Lizzie Crawford. All the sons served through the war in the Confederate army.
Henry and Edward came to Texas together and got a homestead grant of land from
the republic of Texas, and each improved a farm in Titus county, where they
remained for many years. In 1870 Henry sold out and moved to Upshur county,
whence, a year later, he went to Grayson county, bought land and improved
another farm, on which he lived six years, and then sold out and moved to the
Cherokee Nation, where he died in 1876. He was a Royal Arch Mason, a good
neighbor and true friend, and had the respect of all who knew him. His wife,
Lennie, died in 1863. She was a daughter of A. Smith, one of the early settlers
of Texas, who at one time owned a portion of the land on which Dallas now
stands, which he sold for a trifle and afterward moved to Titus county. A farmer
by occupation, he was a plain, honest, much respected man. His children were:
Isaac, Lennie, Adeline, Mary and Charles. To Henry and Lennie Evans were
born five children, namely: Mrs. Ellen Hudnell, J. D.; Murlweather L.,
Henry and Edward, all of Texas. The father had a second wife, who died without
issue, and by his third marriage, to a Mrs. Culpepper, he had four children,
Miles, Rhorsa, Media and Thomas.
J. D. Evans was reared a farmer boy, with educational advantages limited to the
common schools. He remained in his father’s home until 1870 when he married and
settled on a farm in Grayson county. Two years later he came to Montague county
and pre-empted a claim of one hundred and sixty acres, about four miles from
Saint Jo, which he developed into a good farm and where he lived six years, at
the end of that time selling out and moving into the town of Saint Jo. Here for
awhile he ran a restaurant, but had sickness and other reverses and lost what he
had saved. Then for four years he was employed as a marble salesman and traveled
extensively. In 1882, in partnership with a Mr. Cunningham, he engaged in
mercantile business, and continued the same for five years, selling out to the
Alliance, after which he was engaged in the grocery business one year. His next
venture was in farming and stock-raising in Wilbarger county. Two years later he
sold out and returned to Saint Jo, and in 1891 engaged in general merchandising,
carrying dry goods, clothing, boots and shoes and millinery, which he has since
continued successfully, catering to a trade that extends over a wide territory.

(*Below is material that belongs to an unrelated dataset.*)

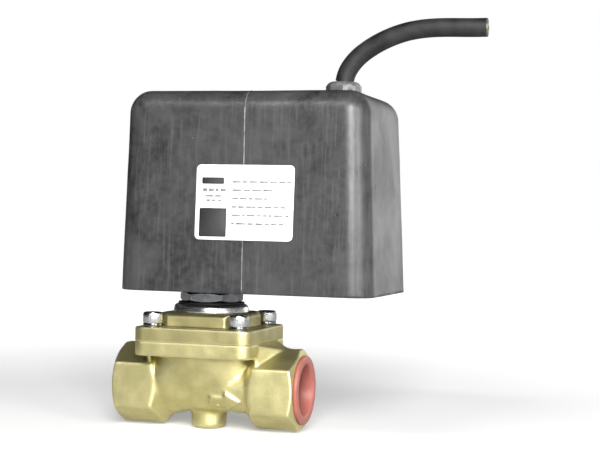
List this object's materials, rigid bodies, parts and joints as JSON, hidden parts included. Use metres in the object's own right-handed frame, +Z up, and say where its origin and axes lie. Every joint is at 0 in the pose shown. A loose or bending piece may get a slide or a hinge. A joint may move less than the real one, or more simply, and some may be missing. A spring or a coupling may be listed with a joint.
{
  "type": "solenoid valve",
  "caption": "Servo-assisted diaphragm solenoid valve: a brass body with threaded ports and a square bonnet, under a boxy potted magnet head with a short cable.",
  "frame": {"origin": "where the pipe axis through both ports crosses the armature's axis", "axes": "+X along the pipe towards the plugged outlet port, +Z up along the armature, -Y towards the labelled front"},
  "size_m": [0.1288, 0.059, 0.144],
  "materials": {
    "cast_brass": "fine sand-cast and tumbled, satin",
    "turned_brass": "turned",
    "zinc_steel": "bright zinc plated",
    "stainless": "turned",
    "soft_iron": "plain rolled and stamped",
    "dark_steel": "blackened",
    "black_rubber": "matt moulded",
    "plug_plastic": "soft moulded",
    "housing_plastic": "moulded, mottled and lightly scratched",
    "resin": "poured flat",
    "bobbin_plastic": "moulded",
    "copper_wire": "enamelled",
    "board_green": "solder mask",
    "component_black": "moulded",
    "varistor_blue": "dipped",
    "fuse_ceramic": "plain",
    "terminal_green": "moulded",
    "wire_red": "extruded",
    "wire_mixed": "extruded",
    "cable_sheath": "extruded, slightly dusty",
    "gland_plastic": "moulded",
    "label_film": "printed film"
  },
  "bodies": {
    "valve": {"valve_body": "cast_brass", "bonnet": "cast_brass", "cap_screws": "zinc_steel", "spring_washers": "zinc_steel", "diaphragm": "black_rubber", "guide_tube": "stainless", "tube_o_ring": "black_rubber", "collar_ring": "zinc_steel", "neck_seal_ring": "black_rubber", "lock_nut": "zinc_steel", "toothed_washer": "dark_steel", "fixed_core": "stainless"},
    "piston": {"seal_carrier": "turned_brass", "main_seal": "black_rubber", "support_plate": "stainless", "pilot_nozzle": "turned_brass", "diaphragm_nut": "turned_brass"},
    "armature": {"armature": "stainless", "pilot_seal": "black_rubber", "lift_cage": "stainless", "return_spring": "stainless"},
    "plug": {"port_plug": "plug_plastic"},
    "magnet_head": {"housing": "housing_plastic", "potting": "resin", "coil_bobbin": "bobbin_plastic", "coil_winding": "copper_wire", "magnet_yoke": "soft_iron", "pole_bush": "soft_iron", "thermal_fuse": "fuse_ceramic", "earth_tag": "turned_brass", "earth_screw": "zinc_steel", "rectifier_board": "board_green", "bridge_rectifier": "component_black", "varistor": "varistor_blue", "terminal_block": "terminal_green", "terminal_screws": "zinc_steel", "coil_leads": "wire_red", "cable_cores": "wire_mixed", "cable_inner_end": "cable_sheath", "gland_body": "gland_plastic", "gland_nut": "gland_plastic", "gland_seal": "black_rubber", "gland_washer": "black_rubber", "cable": "cable_sheath", "label": "label_film"}
  },
  "joints": [
    {"name": "armature_lift", "type": "slide", "parent": "valve", "child": "armature", "axis": [0, 0, 1], "range_m": [0, 0.004], "stiffness_N_per_m": 600, "springref_m": -0.004, "deforming": ["return_spring"]},
    {"name": "diaphragm_lift", "type": "slide", "parent": "valve", "child": "piston", "axis": [0, 0, 1], "range_m": [0, 0.003], "deforming": ["diaphragm"]},
    {"name": "head_swivel", "type": "hinge", "parent": "valve", "child": "magnet_head", "pos_m": [0, 0, 0.0344], "axis": [0, 0, 1], "range_deg": [-180, 180]},
    {"name": "plug_pull", "type": "slide", "parent": "valve", "child": "plug", "axis": [1, 0, 0], "range_m": [0, 0.015]}
  ],
  "couplings": [
    {"joint": "diaphragm_lift", "follows": "armature_lift", "ratio": 0.75}
  ]
}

He owns the brick building which his store occupies and also a beautiful home in
Saint Jo, surrounded by extensive grounds, ornamented with trees and shrubbery.
Mr. Evans is a Democrat. He has always taken a deep interest in politics,
attending county and state conventions and using his influence to advance the
party’s interests, but has never sought official position. He is a member of the
Masonic order and the Christian church.
Mr. Evans has twice been married. He first wedded Mrs. Josie Allen, daughter of
James Green, an early Texas settler, identified with Montague county as its
first high sheriff after the war and is well remembered as an Indian fighter.
One of his sons was killed by the Indians, and he himself received a wound from
an Indian arrow which caused his death. Afterward his widow and family moved for
safety to Whitesborough and later to Bowie, where she spent the closing years of
her life and died. Their children were: Mrs. Josie Evans, Mrs. Maria
McDonald, Mrs. Anna McDonald, Mrs. Mary Carter, Mrs. Mattie Thorn, Joe, Mrs.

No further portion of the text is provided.